Please quote the material exactly, every line of it.

╭─ PROVIDED DATA

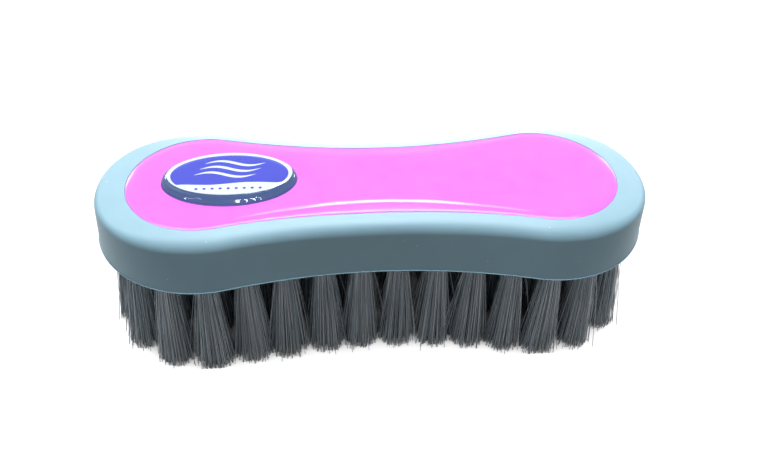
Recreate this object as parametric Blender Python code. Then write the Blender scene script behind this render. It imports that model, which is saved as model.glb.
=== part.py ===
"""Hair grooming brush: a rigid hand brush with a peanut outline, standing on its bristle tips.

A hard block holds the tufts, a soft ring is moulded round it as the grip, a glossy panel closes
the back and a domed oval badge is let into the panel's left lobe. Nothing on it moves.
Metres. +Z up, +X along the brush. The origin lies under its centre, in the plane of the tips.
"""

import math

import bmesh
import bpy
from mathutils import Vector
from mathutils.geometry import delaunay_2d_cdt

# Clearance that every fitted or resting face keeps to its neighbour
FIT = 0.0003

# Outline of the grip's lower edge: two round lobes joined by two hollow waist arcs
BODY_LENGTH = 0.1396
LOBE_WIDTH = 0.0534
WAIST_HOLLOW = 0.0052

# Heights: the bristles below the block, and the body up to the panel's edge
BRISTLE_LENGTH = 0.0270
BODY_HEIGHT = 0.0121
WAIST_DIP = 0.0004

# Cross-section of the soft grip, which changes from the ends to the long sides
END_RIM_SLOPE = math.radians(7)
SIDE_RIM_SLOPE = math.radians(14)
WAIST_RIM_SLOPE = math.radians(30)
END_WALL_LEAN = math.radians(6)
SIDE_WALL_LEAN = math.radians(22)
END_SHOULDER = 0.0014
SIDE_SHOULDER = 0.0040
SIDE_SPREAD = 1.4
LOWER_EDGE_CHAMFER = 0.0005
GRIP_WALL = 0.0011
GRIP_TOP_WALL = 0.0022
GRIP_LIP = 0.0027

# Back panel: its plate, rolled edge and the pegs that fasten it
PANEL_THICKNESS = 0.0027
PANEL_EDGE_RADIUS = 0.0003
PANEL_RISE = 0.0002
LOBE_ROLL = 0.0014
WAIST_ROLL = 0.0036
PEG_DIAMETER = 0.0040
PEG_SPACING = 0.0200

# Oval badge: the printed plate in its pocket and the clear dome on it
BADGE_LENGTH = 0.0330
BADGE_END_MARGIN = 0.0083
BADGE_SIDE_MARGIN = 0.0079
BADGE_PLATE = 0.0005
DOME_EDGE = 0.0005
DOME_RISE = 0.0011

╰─

> **RESPONSE TO THE EXERCISE**:
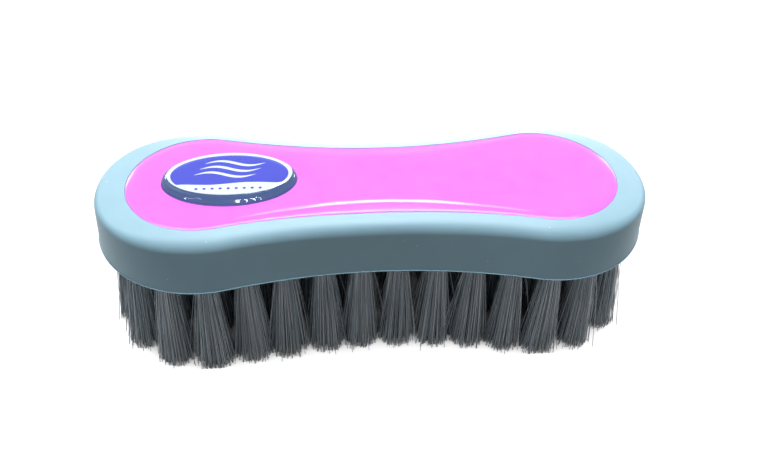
Recreate this object as parametric Blender Python code. Then write the Blender scene script behind this render. It imports that model, which is saved as model.glb.
=== part.py ===
"""Hair grooming brush: a rigid hand brush with a peanut outline, standing on its bristle tips.

A hard block holds the tufts, a soft ring is moulded round it as the grip, a glossy panel closes
the back and a domed oval badge is let into the panel's left lobe. Nothing on it moves.
Metres. +Z up, +X along the brush. The origin lies under its centre, in the plane of the tips.
"""

import math

import bmesh
import bpy
from mathutils import Vector
from mathutils.geometry import delaunay_2d_cdt

# Clearance that every fitted or resting face keeps to its neighbour
FIT = 0.0003

# Outline of the grip's lower edge: two round lobes joined by two hollow waist arcs
BODY_LENGTH = 0.1396
LOBE_WIDTH = 0.0534
WAIST_HOLLOW = 0.0052

# Heights: the bristles below the block, and the body up to the panel's edge
BRISTLE_LENGTH = 0.0270
BODY_HEIGHT = 0.0121
WAIST_DIP = 0.0004

# Cross-section of the soft grip, which changes from the ends to the long sides
END_RIM_SLOPE = math.radians(7)
SIDE_RIM_SLOPE = math.radians(14)
WAIST_RIM_SLOPE = math.radians(30)
END_WALL_LEAN = math.radians(6)
SIDE_WALL_LEAN = math.radians(22)
END_SHOULDER = 0.0014
SIDE_SHOULDER = 0.0040
SIDE_SPREAD = 1.4
LOWER_EDGE_CHAMFER = 0.0005
GRIP_WALL = 0.0011
GRIP_TOP_WALL = 0.0022
GRIP_LIP = 0.0027

# Back panel: its plate, rolled edge and the pegs that fasten it
PANEL_THICKNESS = 0.0027
PANEL_EDGE_RADIUS = 0.0003
PANEL_RISE = 0.0002
LOBE_ROLL = 0.0014
WAIST_ROLL = 0.0036
PEG_DIAMETER = 0.0040
PEG_SPACING = 0.0200

# Oval badge: the printed plate in its pocket and the clear dome on it
BADGE_LENGTH = 0.0330
BADGE_END_MARGIN = 0.0083
BADGE_SIDE_MARGIN = 0.0079
BADGE_PLATE = 0.0005
DOME_EDGE = 0.0005
DOME_RISE = 0.0011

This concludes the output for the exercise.